REQUIRED WORK: Filter the listing and keep only the lines with the word "update".
Start of RECORDED DATA
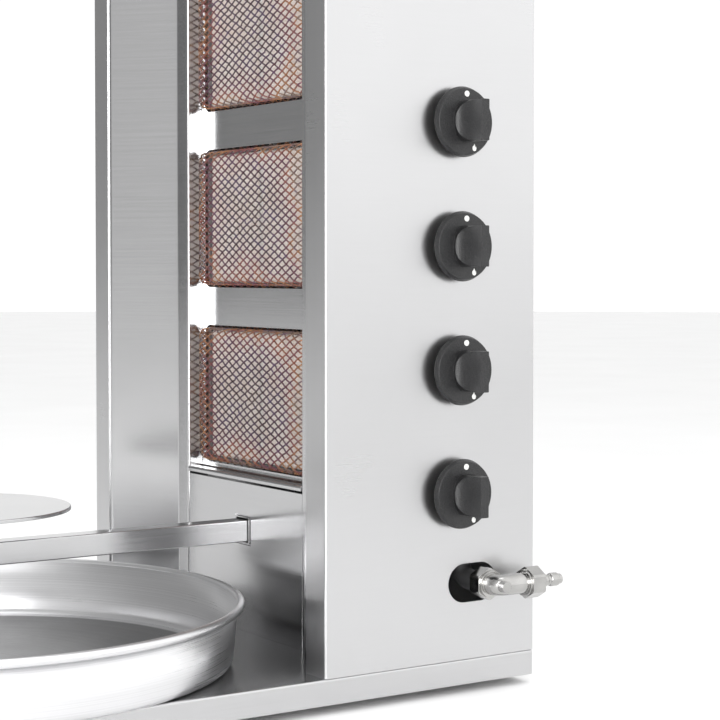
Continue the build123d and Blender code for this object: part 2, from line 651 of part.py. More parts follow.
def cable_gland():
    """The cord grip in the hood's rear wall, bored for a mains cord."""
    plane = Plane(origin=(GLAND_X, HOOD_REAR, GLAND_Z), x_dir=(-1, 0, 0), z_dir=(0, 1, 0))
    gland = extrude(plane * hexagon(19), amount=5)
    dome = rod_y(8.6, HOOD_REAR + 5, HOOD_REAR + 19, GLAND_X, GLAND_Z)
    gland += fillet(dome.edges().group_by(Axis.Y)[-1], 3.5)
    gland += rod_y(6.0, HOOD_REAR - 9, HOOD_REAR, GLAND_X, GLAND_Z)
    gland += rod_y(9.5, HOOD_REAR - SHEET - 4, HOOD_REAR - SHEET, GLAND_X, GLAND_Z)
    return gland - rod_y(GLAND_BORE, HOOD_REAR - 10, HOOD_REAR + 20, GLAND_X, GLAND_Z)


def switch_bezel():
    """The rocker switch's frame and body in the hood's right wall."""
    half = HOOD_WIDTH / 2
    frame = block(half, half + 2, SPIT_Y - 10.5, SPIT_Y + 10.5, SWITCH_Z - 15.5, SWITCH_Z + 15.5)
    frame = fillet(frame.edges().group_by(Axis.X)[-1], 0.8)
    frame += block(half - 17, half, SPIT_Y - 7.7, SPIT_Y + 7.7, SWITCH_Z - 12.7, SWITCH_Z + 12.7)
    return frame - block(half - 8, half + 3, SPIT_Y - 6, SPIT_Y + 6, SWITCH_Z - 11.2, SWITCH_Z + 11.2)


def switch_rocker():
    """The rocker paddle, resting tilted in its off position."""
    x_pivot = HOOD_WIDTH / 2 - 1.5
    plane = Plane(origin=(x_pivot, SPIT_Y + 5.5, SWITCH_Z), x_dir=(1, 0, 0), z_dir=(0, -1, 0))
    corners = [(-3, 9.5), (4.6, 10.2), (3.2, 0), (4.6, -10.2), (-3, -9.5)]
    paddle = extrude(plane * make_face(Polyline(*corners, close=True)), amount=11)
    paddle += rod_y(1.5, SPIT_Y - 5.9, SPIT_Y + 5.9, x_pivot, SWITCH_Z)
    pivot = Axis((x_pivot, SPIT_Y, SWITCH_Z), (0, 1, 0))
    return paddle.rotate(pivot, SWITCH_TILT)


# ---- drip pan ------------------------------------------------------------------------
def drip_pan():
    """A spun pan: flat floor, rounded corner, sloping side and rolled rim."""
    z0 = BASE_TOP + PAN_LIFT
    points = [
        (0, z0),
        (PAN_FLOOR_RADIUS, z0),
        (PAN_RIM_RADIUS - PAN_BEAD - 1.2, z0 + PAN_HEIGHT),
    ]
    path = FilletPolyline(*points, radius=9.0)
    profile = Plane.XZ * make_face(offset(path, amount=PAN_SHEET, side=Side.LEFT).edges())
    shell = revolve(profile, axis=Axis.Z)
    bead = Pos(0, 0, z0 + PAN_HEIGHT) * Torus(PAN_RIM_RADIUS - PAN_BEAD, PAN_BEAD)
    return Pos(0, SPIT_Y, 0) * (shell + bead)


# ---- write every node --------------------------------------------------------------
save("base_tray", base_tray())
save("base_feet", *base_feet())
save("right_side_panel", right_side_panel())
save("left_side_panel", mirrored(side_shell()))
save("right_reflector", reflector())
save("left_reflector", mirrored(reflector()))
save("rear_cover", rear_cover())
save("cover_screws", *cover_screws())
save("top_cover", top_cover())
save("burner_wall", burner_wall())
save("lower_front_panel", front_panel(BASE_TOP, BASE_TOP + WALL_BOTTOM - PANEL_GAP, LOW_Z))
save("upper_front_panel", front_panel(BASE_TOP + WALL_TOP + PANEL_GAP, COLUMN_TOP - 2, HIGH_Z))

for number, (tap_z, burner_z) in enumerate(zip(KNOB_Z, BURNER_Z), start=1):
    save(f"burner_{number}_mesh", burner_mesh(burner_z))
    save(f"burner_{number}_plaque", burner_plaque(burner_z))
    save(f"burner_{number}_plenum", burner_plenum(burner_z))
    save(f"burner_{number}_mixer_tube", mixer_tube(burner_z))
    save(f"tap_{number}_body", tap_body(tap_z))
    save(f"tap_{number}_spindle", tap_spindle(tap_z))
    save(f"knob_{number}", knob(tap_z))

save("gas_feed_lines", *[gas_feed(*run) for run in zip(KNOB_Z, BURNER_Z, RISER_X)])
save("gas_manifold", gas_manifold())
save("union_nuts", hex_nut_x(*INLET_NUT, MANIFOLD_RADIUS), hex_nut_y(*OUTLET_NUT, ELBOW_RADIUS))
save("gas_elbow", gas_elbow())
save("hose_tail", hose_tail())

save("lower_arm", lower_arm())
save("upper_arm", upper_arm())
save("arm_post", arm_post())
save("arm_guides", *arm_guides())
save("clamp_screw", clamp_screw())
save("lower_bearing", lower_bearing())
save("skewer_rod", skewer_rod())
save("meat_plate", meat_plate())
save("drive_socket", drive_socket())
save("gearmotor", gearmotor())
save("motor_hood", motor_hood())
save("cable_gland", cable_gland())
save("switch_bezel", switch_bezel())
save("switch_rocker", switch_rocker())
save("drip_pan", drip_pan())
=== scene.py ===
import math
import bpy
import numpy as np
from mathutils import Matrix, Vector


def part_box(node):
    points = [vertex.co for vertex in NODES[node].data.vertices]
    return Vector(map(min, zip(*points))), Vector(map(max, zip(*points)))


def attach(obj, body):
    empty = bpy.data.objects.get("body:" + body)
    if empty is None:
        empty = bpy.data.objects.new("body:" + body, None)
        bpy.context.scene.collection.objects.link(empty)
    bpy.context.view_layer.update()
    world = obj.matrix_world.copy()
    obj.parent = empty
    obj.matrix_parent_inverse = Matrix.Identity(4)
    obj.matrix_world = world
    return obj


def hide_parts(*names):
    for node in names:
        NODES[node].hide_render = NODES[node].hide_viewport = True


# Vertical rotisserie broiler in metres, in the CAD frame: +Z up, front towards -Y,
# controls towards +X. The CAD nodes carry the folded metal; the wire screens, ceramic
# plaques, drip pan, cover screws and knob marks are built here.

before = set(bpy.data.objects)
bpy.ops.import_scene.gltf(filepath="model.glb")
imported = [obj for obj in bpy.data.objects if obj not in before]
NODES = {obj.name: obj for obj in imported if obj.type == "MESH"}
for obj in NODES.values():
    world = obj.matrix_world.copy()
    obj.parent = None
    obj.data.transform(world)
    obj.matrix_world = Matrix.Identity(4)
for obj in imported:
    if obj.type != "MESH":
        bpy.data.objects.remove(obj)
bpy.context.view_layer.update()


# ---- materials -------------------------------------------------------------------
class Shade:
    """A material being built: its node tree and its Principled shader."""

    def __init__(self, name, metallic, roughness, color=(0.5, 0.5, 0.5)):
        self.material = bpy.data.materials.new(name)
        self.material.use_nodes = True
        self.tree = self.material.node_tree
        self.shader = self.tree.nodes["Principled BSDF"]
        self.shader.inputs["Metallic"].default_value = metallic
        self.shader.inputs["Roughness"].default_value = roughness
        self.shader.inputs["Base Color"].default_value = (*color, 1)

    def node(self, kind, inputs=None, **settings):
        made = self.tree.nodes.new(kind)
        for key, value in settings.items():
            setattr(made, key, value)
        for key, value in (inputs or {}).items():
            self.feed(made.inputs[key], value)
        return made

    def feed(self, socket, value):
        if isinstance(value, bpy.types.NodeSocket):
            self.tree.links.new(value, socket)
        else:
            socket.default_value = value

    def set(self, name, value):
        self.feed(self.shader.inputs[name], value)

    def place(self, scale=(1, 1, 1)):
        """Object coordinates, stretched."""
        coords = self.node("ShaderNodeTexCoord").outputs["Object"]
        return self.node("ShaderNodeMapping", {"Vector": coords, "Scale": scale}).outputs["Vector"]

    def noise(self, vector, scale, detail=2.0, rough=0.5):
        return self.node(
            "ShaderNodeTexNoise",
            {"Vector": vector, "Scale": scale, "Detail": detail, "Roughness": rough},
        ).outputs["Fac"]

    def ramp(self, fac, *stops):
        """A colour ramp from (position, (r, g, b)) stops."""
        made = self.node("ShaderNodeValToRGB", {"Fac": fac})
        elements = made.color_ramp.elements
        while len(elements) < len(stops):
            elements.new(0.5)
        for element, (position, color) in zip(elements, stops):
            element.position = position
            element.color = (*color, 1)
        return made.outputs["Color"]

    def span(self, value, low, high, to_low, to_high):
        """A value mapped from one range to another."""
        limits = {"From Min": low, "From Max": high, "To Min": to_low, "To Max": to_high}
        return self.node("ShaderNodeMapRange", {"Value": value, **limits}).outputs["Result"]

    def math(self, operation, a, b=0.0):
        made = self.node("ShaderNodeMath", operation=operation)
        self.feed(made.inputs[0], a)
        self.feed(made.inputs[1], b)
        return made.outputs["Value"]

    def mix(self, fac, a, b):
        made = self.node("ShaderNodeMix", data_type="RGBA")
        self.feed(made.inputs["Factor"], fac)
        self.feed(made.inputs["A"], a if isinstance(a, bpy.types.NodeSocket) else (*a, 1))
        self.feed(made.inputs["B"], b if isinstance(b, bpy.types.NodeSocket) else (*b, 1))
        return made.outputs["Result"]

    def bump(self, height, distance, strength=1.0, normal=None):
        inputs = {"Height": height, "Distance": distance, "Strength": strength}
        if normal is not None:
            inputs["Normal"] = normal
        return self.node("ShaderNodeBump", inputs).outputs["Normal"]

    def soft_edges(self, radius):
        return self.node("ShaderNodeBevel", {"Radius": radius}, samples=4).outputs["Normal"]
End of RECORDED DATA
TASK OUTPUT:
    bpy.context.view_layer.update()
bpy.context.view_layer.update()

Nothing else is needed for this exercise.